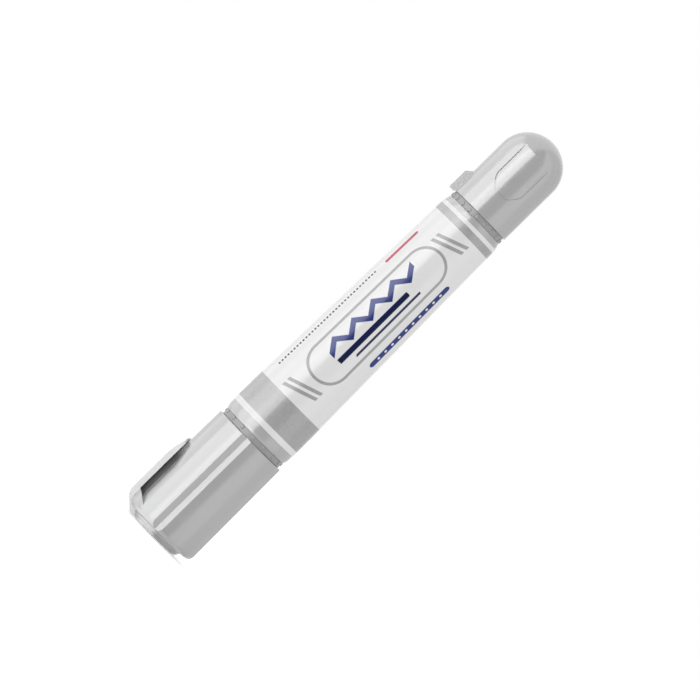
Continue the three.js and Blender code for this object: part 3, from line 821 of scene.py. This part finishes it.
def makeClip(size):
    reach, rest, underside, slopeStart = size["reach"], size["rest"], size["underside"], size["slopeStart"]
    tipStart, armEnd = size["tip"] - size["tipEdge"], size["armEnd"]
    side = slab(
        "broadCapClip",
        [
            (-armEnd, 0.0),
            (-size["foot"], 0.0, 0.5),
            (-reach, size["footRise"], 1.6),
            (-reach, slopeStart, 2.0),
            (-rest - size["tipThickness"], tipStart, 0.2),
            (-rest, size["tip"]),
            (-rest, size["padStart"], 0.3),
            (-underside, slopeStart),
            (-underside, size["armSlopeEnd"], 0.5),
            (-size["armInner"], size["armRise"]),
            (-size["armInner"], size["plateTop"]),
            (-armEnd, size["plateTop"]),
        ],
        size["width"] + 1,
    )
    half = size["width"] / 2
    roundTip = quarterEllipse(0, slopeStart, half, size["tipLength"], 9)
    mirrored = [(-across, along) for across, along in roundTip]
    seen = slab("clipSeen", [(half, -1), *reversed(roundTip), *mirrored[1:], (-half, -1)], 40)
    turnPiece(seen, pi / 2)
    combine(side, seen, "INTERSECT")
    tidyMesh(side)
    # Draft: the sides lean in towards the outer face
    for vertex in side.data.vertices:
        vertex.co.y *= 1 - size["draft"] * max(0, -vertex.co.x - size["draftFrom"])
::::
__Written request__
All of the data needs to be printed once more, exactly.

__Written solution__
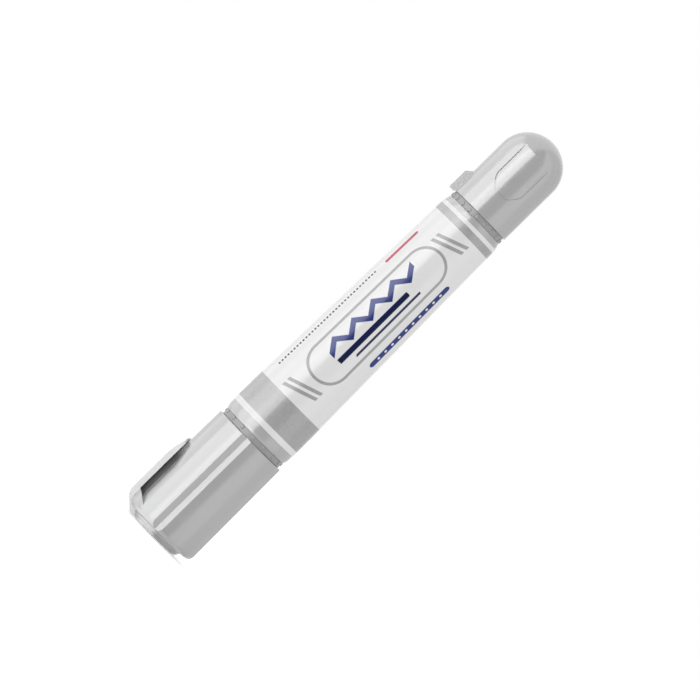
Continue the three.js and Blender code for this object: part 3, from line 821 of scene.py. This part finishes it.
def makeClip(size):
    reach, rest, underside, slopeStart = size["reach"], size["rest"], size["underside"], size["slopeStart"]
    tipStart, armEnd = size["tip"] - size["tipEdge"], size["armEnd"]
    side = slab(
        "broadCapClip",
        [
            (-armEnd, 0.0),
            (-size["foot"], 0.0, 0.5),
            (-reach, size["footRise"], 1.6),
            (-reach, slopeStart, 2.0),
            (-rest - size["tipThickness"], tipStart, 0.2),
            (-rest, size["tip"]),
            (-rest, size["padStart"], 0.3),
            (-underside, slopeStart),
            (-underside, size["armSlopeEnd"], 0.5),
            (-size["armInner"], size["armRise"]),
            (-size["armInner"], size["plateTop"]),
            (-armEnd, size["plateTop"]),
        ],
        size["width"] + 1,
    )
    half = size["width"] / 2
    roundTip = quarterEllipse(0, slopeStart, half, size["tipLength"], 9)
    mirrored = [(-across, along) for across, along in roundTip]
    seen = slab("clipSeen", [(half, -1), *reversed(roundTip), *mirrored[1:], (-half, -1)], 40)
    turnPiece(seen, pi / 2)
    combine(side, seen, "INTERSECT")
    tidyMesh(side)
    # Draft: the sides lean in towards the outer face
    for vertex in side.data.vertices:
        vertex.co.y *= 1 - size["draft"] * max(0, -vertex.co.x - size["draftFrom"])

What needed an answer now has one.